This book is definitely a classic. The book basically touches upon the surface of a wide array of topics related to handling data in a distributed environment; ranging from basic database theory, ACID, replication and partitioning to more complex (and “modern”) topics like stream and batch processing on the cloud.
“Data outlives code.”
- Martin Kleppman
Martin Kleppman lays down all the needed information on what every engineer needs to know about designing systems that deal with any kind of data.
The first part is about basic database concepts:
- Relational vs. NoSQL
- Different query languages
- How data is actually persisted on storage devices. (B-Trees / LSM Trees)

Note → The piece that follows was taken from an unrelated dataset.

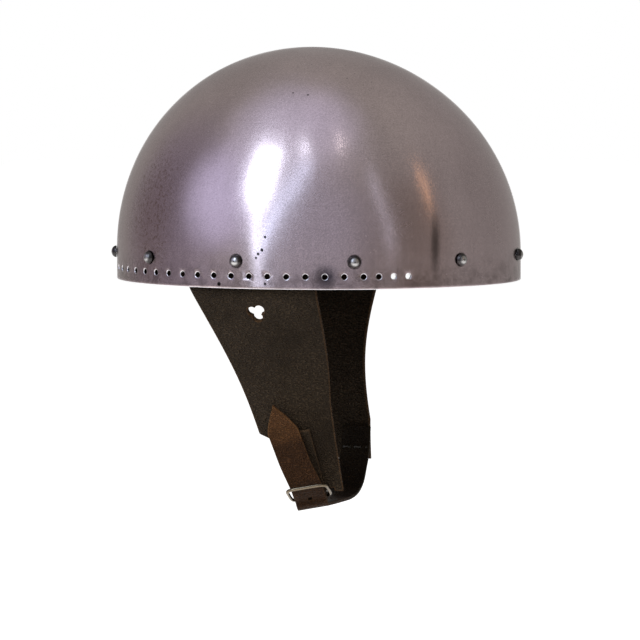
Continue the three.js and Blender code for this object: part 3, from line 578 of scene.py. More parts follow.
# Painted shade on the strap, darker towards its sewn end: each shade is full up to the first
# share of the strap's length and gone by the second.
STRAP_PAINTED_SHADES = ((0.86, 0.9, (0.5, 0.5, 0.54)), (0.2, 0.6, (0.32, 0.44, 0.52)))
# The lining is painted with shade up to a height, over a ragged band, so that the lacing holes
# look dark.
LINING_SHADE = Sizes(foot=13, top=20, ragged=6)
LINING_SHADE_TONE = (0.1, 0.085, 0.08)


def camera_axes():
    """The camera's way ahead, to its right and up, all square to each other."""
    ahead = Vector((
        math.cos(CAMERA_TURN) * math.cos(CAMERA_TILT),
        math.sin(CAMERA_TURN) * math.cos(CAMERA_TILT),
        -math.sin(CAMERA_TILT),
    ))
    right = Vector((math.sin(CAMERA_TURN), -math.cos(CAMERA_TURN), 0))
    return ahead, right, right.cross(ahead)


def mirrored_way(angle, height):
    """A place on the bowl, and the direction that it mirrors to the camera."""
    step = 1e-4
    place = wall_point(angle, height, 0)
    round_way = wall_point(angle + step, height, 0) - wall_point(angle - step, height, 0)
    up_way = wall_point(angle, height + step, 0) - wall_point(angle, height - step, 0)
    normal = round_way.cross(up_way).normalized()
    seen = (place + camera_axes()[0] * CAMERA_DISTANCE).normalized()
    return place, seen.reflect(normal)


# Mesh tools.


def join_mesh(bm, name, material):
    """Make an object of a finished bmesh."""
    mesh = bpy.data.meshes.new(name)
    bm.to_mesh(mesh)
    bm.free()
    mesh.materials.append(material)
    obj = bpy.data.objects.new(name, mesh)
    bpy.context.scene.collection.objects.link(obj)
    return obj


def settle(obj):
    """Turn an object's modifiers into its mesh."""
    depsgraph = bpy.context.evaluated_depsgraph_get()
    mesh = bpy.data.meshes.new_from_object(obj.evaluated_get(depsgraph))
    obj.modifiers.clear()
    old, obj.data = obj.data, mesh
    bpy.data.meshes.remove(old)
    obj.data.name = obj.name
    return obj


def stand_in(obj, body, slot_name, *nodes):
    """Let a finished piece stand for its solids and move with their body."""
    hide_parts(*nodes)
    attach(obj, body)


def drill(places, radius, depth, sides, bm=None):
    """Round cutters at places, each a middle and a direction."""
    bm = bm or bmesh.new()
    for middle, direction in places:
        turn = Vector((0, 0, 1)).rotation_difference(direction).to_matrix().to_4x4()
        bmesh.ops.create_cone(
            bm, cap_ends=True, segments=sides, radius1=radius, radius2=radius, depth=depth,
            matrix=Matrix.Translation(middle) @ turn,
        )
    return bm


def carve(obj, bm, union=False):
    """Cut the bmesh's closed forms out of an object, or join them to it."""
    mesh = bpy.data.meshes.new("cutter")
    bm.to_mesh(mesh)
    bm.free()
    cutter = bpy.data.objects.new("cutter", mesh)
    bpy.context.scene.collection.objects.link(cutter)
    carving = obj.modifiers.new("Carve", "BOOLEAN")
    carving.operation = "UNION" if union else "DIFFERENCE"
    carving.solver = "MANIFOLD"
    carving.object = cutter
    settle(obj)
    bpy.data.objects.remove(cutter)
    bpy.data.meshes.remove(mesh)
    return obj


def drop_folds(bm):
    """Split a mesh into triangles and delete pairs that lie back to back."""
    bmesh.ops.triangulate(bm, faces=bm.faces)
    bm.verts.index_update()
    by_corners = {}
    for face in bm.faces:
        by_corners.setdefault(frozenset(v.index for v in face.verts), []).append(face)
    folds = [face for faces in by_corners.values() if len(faces) > 1 for face in faces]
    bmesh.ops.delete(bm, geom=folds, context="FACES")


def sharp_edges(bm, angle):
    """The edges whose two faces meet at more than an angle in degrees."""
    limit = math.radians(angle)
    return [e for e in bm.edges if len(e.link_faces) == 2 and e.calc_face_angle(0) > limit]


def round_edges(bm, edges, width, segments=3):
    """Round some edges of a bmesh and give the new faces."""
    made = bmesh.ops.bevel(
        bm, geom=edges, offset=width, offset_type="OFFSET", segments=segments, profile=0.5,
        affect="EDGES", clamp_overlap=False, material=-1,
    )
    return made["faces"]


def smooth_faces(bm, angle):
    """Shade a bmesh smooth but for its sharp edges."""
    for face in bm.faces:
        face.smooth = True
    for edge in bm.edges:
        edge.smooth = True
    for edge in sharp_edges(bm, angle):
        edge.smooth = False


def mark_wear(bm, edges, reach):
    """Store on each vertex how near it lies to the worn edges, from 1 to 0."""
    points = [v.co.copy() for e in edges for v in e.verts]
    points += [(e.verts[0].co + e.verts[1].co) / 2 for e in edges]
    tree = kdtree.KDTree(len(points))
    for i, point in enumerate(points):
        tree.insert(point, i)
    tree.balance()
    layer = bm.verts.layers.float.get("edge_wear") or bm.verts.layers.float.new("edge_wear")

    def fill():
        """Write the layer for the vertices that the mesh has now."""
        for vertex in bm.verts:
            near = tree.find(vertex.co)[2]
            vertex[layer] = max(vertex[layer], math.exp(-((near / reach) ** 2)))

    return fill


def grid_over(surface, columns, rows):
    """A grid laid over a surface given by u and v from 0 to 1, with its uv map."""
    bm = bmesh.new()
    uv = bm.loops.layers.uv.new("lay")
    bmesh.ops.create_grid(bm, x_segments=columns, y_segments=rows, size=0.5)
    for face in bm.faces:
        for loop in face.loops:
            loop[uv].uv = (loop.vert.co.x + 0.5, 0.5 - loop.vert.co.y)
    for vertex in bm.verts:
        vertex.co = surface(vertex.co.x + 0.5, 0.5 - vertex.co.y)
    bmesh.ops.recalc_face_normals(bm, faces=bm.faces)
    return bm


def leather_piece(name, surface, grid, thickness, rounding, material, cuts=()):
    """A leather piece: a surface given its thickness, rounded edges, and its cut-outs."""
    obj = join_mesh(grid_over(surface, *grid), name, material)
    thicken = obj.modifiers.new("Thickness", "SOLIDIFY")
    thicken.thickness = thickness
    thicken.offset = 0
    thicken.use_even_offset = True
    settle(obj)
    for cutter in cuts:
        carve(obj, cutter)
    bm = bmesh.new()
    bm.from_mesh(obj.data)
    bmesh.ops.remove_doubles(bm, verts=bm.verts, dist=2e-6)
    edges = sharp_edges(bm, 45)
    wear = mark_wear(bm, edges, thickness * WEAR_SHARE)
    round_edges(bm, edges, rounding)
    wear()
    smooth_faces(bm, 60)
    bm.to_mesh(obj.data)
    bm.free()
    return obj


def turned_piece(name, profile, middle, direction, sides, material, smooth_angle=35):
    """A turned piece: a profile of radius and height spun round a direction."""
    bm = bmesh.new()
    verts = [bm.verts.new((radius, 0, height)) for radius, height in profile]
    edges = [bm.edges.new(pair) for pair in zip(verts, verts[1:])]
    bmesh.ops.spin(
        bm, geom=verts + edges, cent=(0, 0, 0), axis=(0, 0, 1), angle=math.tau, steps=sides,
        use_merge=True,
    )
    bmesh.ops.remove_doubles(bm, verts=bm.verts, dist=1e-7)
    bmesh.ops.recalc_face_normals(bm, faces=bm.faces)
    smooth_faces(bm, smooth_angle)
    layer = bm.verts.layers.float.new("from_middle")
    widest = max(radius for radius, _ in profile)
    for vertex in bm.verts:
        vertex[layer] = math.hypot(vertex.co.x, vertex.co.y) / widest
    turn = Vector((0, 0, 1)).rotation_difference(direction).to_matrix().to_4x4()
    bmesh.ops.transform(bm, matrix=Matrix.Translation(middle) @ turn, verts=bm.verts)
    return join_mesh(bm, name, material)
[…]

- Encoding and serialization/deserialization
The second part goes deeper and discusses the following concepts (and their issues):
- CAP Theorem
- Replication
- Partitioning
- Transactions
- Consistency
The final chapter discusses derived data and aims to tackle the issues discussed in the previous part, as well as introducing more “modern” concepts like:
- Batch and Stream processing (MapReduce/Spark)
- Eventual consistency and “Change Data Capture”
Although the book doesn’t dive into any deep technical or implementation details, it has a very good bibliography and footnotes that leads you to all of the academic papers you need. Overall, the book is an essential read for any software/data engineer in 2019.